## Short task
Repeat exactly the stretch of lines from the line containing "Recreate this object" through the line containing "from mathutils.bvhtree import BVHTree", both included, and nothing else.

═════ Dataset

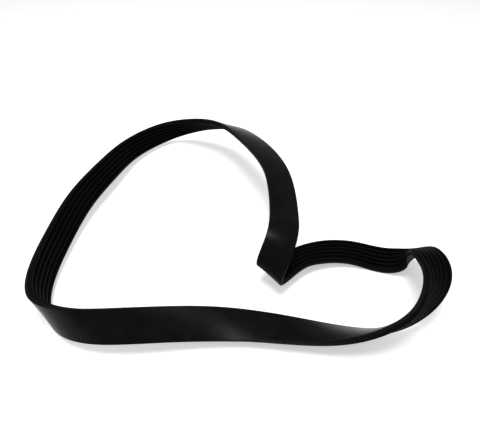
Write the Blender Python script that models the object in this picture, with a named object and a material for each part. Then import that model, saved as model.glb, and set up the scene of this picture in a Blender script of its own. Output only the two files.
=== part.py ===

══════════
═════ Dataset

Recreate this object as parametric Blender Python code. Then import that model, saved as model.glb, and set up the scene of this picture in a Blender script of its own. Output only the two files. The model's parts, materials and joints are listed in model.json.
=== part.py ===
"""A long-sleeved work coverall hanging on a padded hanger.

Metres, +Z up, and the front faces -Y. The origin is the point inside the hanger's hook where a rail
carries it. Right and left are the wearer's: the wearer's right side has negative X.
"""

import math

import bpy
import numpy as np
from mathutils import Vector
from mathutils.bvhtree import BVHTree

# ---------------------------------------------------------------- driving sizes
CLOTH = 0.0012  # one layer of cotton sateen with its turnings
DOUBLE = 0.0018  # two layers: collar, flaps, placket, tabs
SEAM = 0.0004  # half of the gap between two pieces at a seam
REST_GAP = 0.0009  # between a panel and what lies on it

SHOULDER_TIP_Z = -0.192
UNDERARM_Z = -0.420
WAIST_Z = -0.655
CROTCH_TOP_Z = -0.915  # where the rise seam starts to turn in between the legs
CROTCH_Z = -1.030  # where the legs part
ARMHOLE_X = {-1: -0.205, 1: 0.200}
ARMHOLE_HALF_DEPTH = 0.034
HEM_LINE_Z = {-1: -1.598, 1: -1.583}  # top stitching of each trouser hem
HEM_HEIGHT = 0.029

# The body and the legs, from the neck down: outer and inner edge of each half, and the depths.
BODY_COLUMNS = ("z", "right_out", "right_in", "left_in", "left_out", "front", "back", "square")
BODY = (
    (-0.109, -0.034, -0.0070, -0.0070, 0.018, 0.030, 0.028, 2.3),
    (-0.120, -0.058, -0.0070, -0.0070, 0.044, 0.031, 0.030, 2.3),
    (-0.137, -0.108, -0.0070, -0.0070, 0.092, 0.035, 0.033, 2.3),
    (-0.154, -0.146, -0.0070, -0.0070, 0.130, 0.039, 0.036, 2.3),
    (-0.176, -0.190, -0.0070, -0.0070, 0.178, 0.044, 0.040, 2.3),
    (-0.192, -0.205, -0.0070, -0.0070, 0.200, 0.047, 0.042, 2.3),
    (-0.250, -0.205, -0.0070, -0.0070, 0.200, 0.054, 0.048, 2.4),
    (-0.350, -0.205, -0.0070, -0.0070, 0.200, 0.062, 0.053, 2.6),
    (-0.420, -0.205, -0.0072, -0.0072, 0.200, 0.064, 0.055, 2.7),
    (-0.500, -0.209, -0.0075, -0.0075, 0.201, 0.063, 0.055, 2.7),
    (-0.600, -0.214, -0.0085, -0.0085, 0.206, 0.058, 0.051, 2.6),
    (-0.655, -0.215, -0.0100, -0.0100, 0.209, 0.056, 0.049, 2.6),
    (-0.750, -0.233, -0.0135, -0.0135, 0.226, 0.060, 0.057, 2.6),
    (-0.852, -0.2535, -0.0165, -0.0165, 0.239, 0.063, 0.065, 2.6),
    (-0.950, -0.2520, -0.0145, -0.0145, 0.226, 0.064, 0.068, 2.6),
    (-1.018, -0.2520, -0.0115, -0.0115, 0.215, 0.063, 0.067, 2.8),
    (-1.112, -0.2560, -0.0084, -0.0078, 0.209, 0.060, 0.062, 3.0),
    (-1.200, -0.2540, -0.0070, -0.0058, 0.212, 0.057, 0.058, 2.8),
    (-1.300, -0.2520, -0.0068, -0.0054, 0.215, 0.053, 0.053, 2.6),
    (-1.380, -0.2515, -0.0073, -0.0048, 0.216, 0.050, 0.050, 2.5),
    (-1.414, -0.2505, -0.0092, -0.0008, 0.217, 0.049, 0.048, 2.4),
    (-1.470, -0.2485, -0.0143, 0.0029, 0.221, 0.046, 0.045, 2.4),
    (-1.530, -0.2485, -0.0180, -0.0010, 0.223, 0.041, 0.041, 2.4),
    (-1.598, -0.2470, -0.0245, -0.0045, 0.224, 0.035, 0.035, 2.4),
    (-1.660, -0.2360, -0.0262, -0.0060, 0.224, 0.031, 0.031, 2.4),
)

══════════

## Solution to this problem
Recreate this object as parametric Blender Python code. Then import that model, saved as model.glb, and set up the scene of this picture in a Blender script of its own. Output only the two files. The model's parts, materials and joints are listed in model.json.
=== part.py ===
"""A long-sleeved work coverall hanging on a padded hanger.

Metres, +Z up, and the front faces -Y. The origin is the point inside the hanger's hook where a rail
carries it. Right and left are the wearer's: the wearer's right side has negative X.
"""

import math

import bpy
import numpy as np
from mathutils import Vector
from mathutils.bvhtree import BVHTree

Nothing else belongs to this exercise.